Can you take supplements on keto? This may sound like a silly question, but due to the perception that the keto diet is restrictive, it’s a question that pops up quite often, and if you do choose to take supplements, what are the best supplements for keto diets?
Dr. Westman has some helpful advice that’ll put your mind at ease. He also weighs in on whether or not taking supplements, vitamins, or minerals on the keto diet is even necessary at all.
Is it healthy to do a keto diet and do you need supplementation?
For a long time, people survived without ever needing any supplements added to their diets, which begs the question, are you getting all the nutrition you need from the foods that you eat? If you’re consuming a good selection of foods that have everything you need in it, then from a keto nutrition perspective, you’ll be fine.
People focused on achieving weight loss on keto generally recommend a multivitamin every day. “There are actually a few papers that suggest that taking a multivitamin might not be good for you, and might even be harmful,” points out Dr. Westman. Many people struggle to conceive how innocent vitamins can be harmful, but food can be extremely powerful as you’ll understand if you’ve treated and fixed a medical problem just by changing the food you eat with the keto diet.
Could you function better on the keto diet if you’re using supplements?
When you start a keto diet, the most important thing to remember is that you’ll have to cut down on carbohydrates, and ensure that you get an adequate amount of protein. Don’t worry too much about supplements. If however, you do get symptoms like muscle cramps or constipation, then you could consider supplementing with electrolytes, sodium, and magnesium.

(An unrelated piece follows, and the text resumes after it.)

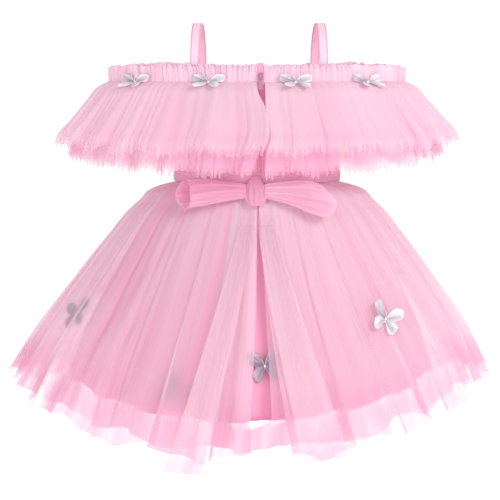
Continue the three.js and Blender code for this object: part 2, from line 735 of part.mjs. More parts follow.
// The slider: a body plate that rounds off at its foot, with a bridge that carries the pull tab
function sliderPlate() {
  const { width, height, thickness, topZ, y, shoulder, footInset } = SLIDER;
  const outline = new THREE.Shape();
  outline.moveTo(-width / 2, 0);
  outline.lineTo(width / 2, 0);
  outline.lineTo(width / 2, -height * shoulder);
  outline.lineTo(width / 2 - footInset, -height);
  outline.lineTo(-width / 2 + footInset, -height);
  outline.lineTo(-width / 2, -height * shoulder);
  outline.closePath();
  const plate = new THREE.ExtrudeGeometry(outline, { depth: thickness, bevelEnabled: false });
  plate.rotateX(Math.PI / 2);
  plate.translate(ZIP.x, y + thickness / 2, topZ);
  return plate;
}

function sliderBridge() {
  const { bridgeWidth, bridgeReach, bridgeLength, bridgeWall, bridgeCorner, bridgeSunk } = SLIDER;
  const arch = new THREE.Shape();
  arch.moveTo(bridgeSunk, 0);
  arch.lineTo(-bridgeReach + bridgeCorner, 0);
  arch.lineTo(-bridgeReach, -bridgeCorner);
  arch.lineTo(-bridgeReach, -bridgeLength + bridgeCorner);
  arch.lineTo(-bridgeReach + bridgeCorner, -bridgeLength);
  arch.lineTo(bridgeSunk, -bridgeLength);
  arch.closePath();
  const eye = new THREE.Path();
  eye.moveTo(0, -bridgeWall);
  eye.lineTo(0, -bridgeLength + bridgeWall);
  eye.lineTo(-bridgeReach + bridgeWall, -bridgeLength + bridgeWall);
  eye.lineTo(-bridgeReach + bridgeWall, -bridgeWall);
  eye.closePath();
  arch.holes.push(eye);
  const bridge = new THREE.ExtrudeGeometry(arch, { depth: bridgeWidth, bevelEnabled: false });
  bridge.applyMatrix4(new THREE.Matrix4().makeBasis(
    new THREE.Vector3(0, 1, 0),
    new THREE.Vector3(0, 0, 1),
    new THREE.Vector3(1, 0, 0)
  ));
  const topZ = SLIDER.topZ - SLIDER.bridgeBelowTop;
  bridge.translate(ZIP.x - bridgeWidth / 2, SLIDER.y - SLIDER.thickness / 2, topZ);
  return bridge;
}

const tabPivot = {
  y: SLIDER.y - SLIDER.thickness / 2 - (SLIDER.bridgeReach - SLIDER.bridgeWall) / 2,
  z: SLIDER.topZ - SLIDER.bridgeBelowTop - SLIDER.bridgeLength + SLIDER.bridgeWall + TAB.bar,
};

// The pull tab hangs from its top bar, which lies in the bridge's eye
function pullTab() {
  const { width, length, thickness, bar, slotWidth, slotLength, topHalf, neckHalf } = TAB;
  const neckZ = -slotLength - TAB.neckBelowSlot;
  const outline = new THREE.Shape();
  outline.moveTo(-topHalf, bar / 2);
  outline.lineTo(topHalf, bar / 2);
  outline.lineTo(neckHalf, neckZ);
  outline.lineTo(width / 2, -length * TAB.widestAt);
  outline.absarc(0, bar / 2 - length + width / 2, width / 2, 0, -Math.PI, true);
  outline.lineTo(-neckHalf, neckZ);
  outline.closePath();
  const slot = new THREE.Path();
  slot.moveTo(-slotWidth / 2, -bar / 2);
  slot.lineTo(-slotWidth / 2, -bar / 2 - slotLength);
  slot.lineTo(slotWidth / 2, -bar / 2 - slotLength);
  slot.lineTo(slotWidth / 2, -bar / 2);
  slot.closePath();
  outline.holes.push(slot);
  const flat = { depth: thickness, bevelEnabled: false, curveSegments: TAB.curveSegments };
  const tab = new THREE.ExtrudeGeometry(outline, flat);
  tab.rotateX(Math.PI / 2);
  tab.translate(ZIP.x, tabPivot.y + thickness / 2, tabPivot.z);
  return tab;
}

const slider = toSolid(sliderPlate()).add(toSolid(sliderBridge()));
addPiece("zip_slider", fromSolid(slider), FINISH.metal);
addPiece("zip_pull_tab", weldedGeometry(pullTab()), FINISH.metal);

// Butterflies: a fan of thin wing round the middle of the body, folded up along it
function butterflyGeometry(halfOutline, place) {
  const mirrored = halfOutline.slice(1, -1).reverse().map((point) => ({ x: -point.x, y: point.y }));
  const outline = [{ x: 0, y: 0 }, ...halfOutline, ...mirrored];
  const top = outline.map((point) => place(point.x, point.y, WING_WALL));
  const bottom = outline.map((point) => place(point.x, point.y, 0));
  const offset = outline.length;
  const count = offset - 1;
  const faces = [];
  for (let i = 0; i < count; i++) {
    const here = 1 + i;
    const next = 1 + ((i + 1) % count);
    faces.push(0, next, here);
    faces.push(offset, offset + here, offset + next);
    faces.push(here, next, offset + next);
    faces.push(here, offset + next, offset + here);
  }
  return meshGeometry([...top, ...bottom], faces);
}

// At the neck the upper wings lie on the casing and the lower wings on the shoulder of the ruffle
const NECK_WING = {
  clear: 2.2, downSlope: 1.5, lift: 0.1, foreshortened: 0.55, widening: 1.6, roundness: 1.2,
};
for (const { name, angle } of NECK_BUTTERFLIES) {
  const middle = degToRad(angle);
  const z = casingTop(middle) - CASING.height;
  const geometry = butterflyGeometry(WINGS.neck, (x, y, raised) => {
    const stretch = Math.hypot(1, NECK_WING.roundness * Math.cos(middle));
    const here = middle + x / NECK_WING.widening / CASING.halfDepth / stretch;
    const droop = y < 0 ? -y * NECK_WING.downSlope : 0;
    const out = CASING.wall / 2 + NECK_WING.clear + droop + NECK_WING.lift * Math.abs(x) + raised;
    const height = y < 0 ? z + y * NECK_WING.foreshortened : z + y;
    return planPoint(here, CASING.halfWidth + out, CASING.halfDepth + out, height + (y < 0 ? raised : 0));
  });
  addPiece(`butterfly_neck_${name}`, geometry, FINISH.wing);
}

// On the skirt each one lies flat across the gathers of the layer that carries it
for (const { name, on, angle, down, turn, lift } of SKIRT_BUTTERFLIES) {
  const layer = SKIRTS[on];
  const round = degToRad(angle);
  const middle = skirtMean(layer, round, down);
  const outward = skirtNormal(layer, round, down);
  const up = new THREE.Vector3(0, 0, 1).addScaledVector(outward, -outward.z).normalize();
  const along = up.clone().cross(outward);
  const crests = skirtWaveDepth(layer, 0, down) / unevenDepth(0, layer.seed);
  const clear = crests + NET_WALL / 2 + SEAM_GAP;
  const geometry = butterflyGeometry(WINGS.skirt, (x, y, raised) => {
    const turned = new THREE.Vector2(x, y).rotateAround(new THREE.Vector2(), degToRad(turn));
    return middle.clone()
      .addScaledVector(along, turned.x)
      .addScaledVector(up, turned.y)
      .addScaledVector(outward, clear + raised + lift * Math.abs(x));
  });
  addPiece(`butterfly_skirt_${name}`, geometry, FINISH.wing);
}

export default dress;
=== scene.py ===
# %% [markdown]
# # A toddler's party dress in net, seen from behind
#
# The dress is filled out as it is when worn, with nobody in it: an elastic neck casing with two
# ruffle layers off the shoulder, a close satin bodice, a sash tied in a bow at the back, and a
# skirt of two gathered nets over a satin underskirt. Everything below is a surface written as a
# function of two numbers, "across" (round the dress) and "down" (from the seam to the hem).

import bpy
import numpy as np
from mathutils import Matrix, Vector


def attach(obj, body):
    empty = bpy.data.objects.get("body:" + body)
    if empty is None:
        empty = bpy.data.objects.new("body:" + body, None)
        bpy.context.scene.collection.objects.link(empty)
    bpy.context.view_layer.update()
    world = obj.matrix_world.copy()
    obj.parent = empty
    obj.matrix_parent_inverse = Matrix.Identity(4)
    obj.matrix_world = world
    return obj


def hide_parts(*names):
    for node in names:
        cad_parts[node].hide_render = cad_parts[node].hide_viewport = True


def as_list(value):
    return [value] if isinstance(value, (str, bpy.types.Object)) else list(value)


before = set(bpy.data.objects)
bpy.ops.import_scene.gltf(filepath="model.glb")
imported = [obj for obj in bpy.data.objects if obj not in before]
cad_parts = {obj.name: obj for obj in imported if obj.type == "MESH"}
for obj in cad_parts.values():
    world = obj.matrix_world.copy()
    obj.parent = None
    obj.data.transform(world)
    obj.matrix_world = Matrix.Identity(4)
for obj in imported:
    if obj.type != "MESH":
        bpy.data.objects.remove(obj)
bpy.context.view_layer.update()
MM = 0.001
TURN = 2 * np.pi

# %% [markdown]
# ## Tables and how they are read
#
# A pattern cutter notes a garment as a few widths at a few heights. Small tables with named
# columns do the same here, and a smooth curve through their rows gives the width at any height.
# A straight line between the rows would leave a kink at each row, which shiny cloth shows up.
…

What’s the best way to get magnesium?
If you have symptoms such as body aches, cramps, or constipation, the best thing you can supplement with is a widely available product called Milk of Magnesia (Magnesium Hydroxide). To relieve the clinical symptoms of muscle cramps or constipation, simply take a teaspoon of it at bedtime for a week. Milk of Magnesia is a common remedy that should be readily available over the counter so there’s no need for a prescription.
What other supplements can you take for cramps and constipation on a keto diet?
There are multiple ways to fix clinical problems, if you’re experiencing a chronic condition like muscle cramps or constipation and it seems to be an electrolyte imbalance, you’ll just need to ensure that you’re getting enough sodium/salt. Having a little extra bouillon actually relieves some of the symptoms if there’s no history of high blood pressure or heart failure. Salt, magnesium, and potassium all work together in synergy to relieve symptoms, but using just one could be useful to treat all three.
“In extreme cases, I’ve had some people who work out their own formula of bone broth and other ingredients to actually fix the muscle cramps over time,” says Dr. Westman. The basics of keto nutrition are simply eating real food, as long as it’s nose to tail, with some vitamins and minerals from the veggies and leafy greens which will allow you to get all the vitamins and minerals you need.
Do athletes and active people need supplements on the keto diet?
There’s no reason for athletic people to create a deficiency in their bodies while following a keto diet, so it’s best to just keep it simple. However, if you’re looking into keto diets for athletes while also trying to optimize your physical functioning like running, for example, then you might want to consult a sports nutritionist. They may have supplementation programs that they use to optimize your physical performance.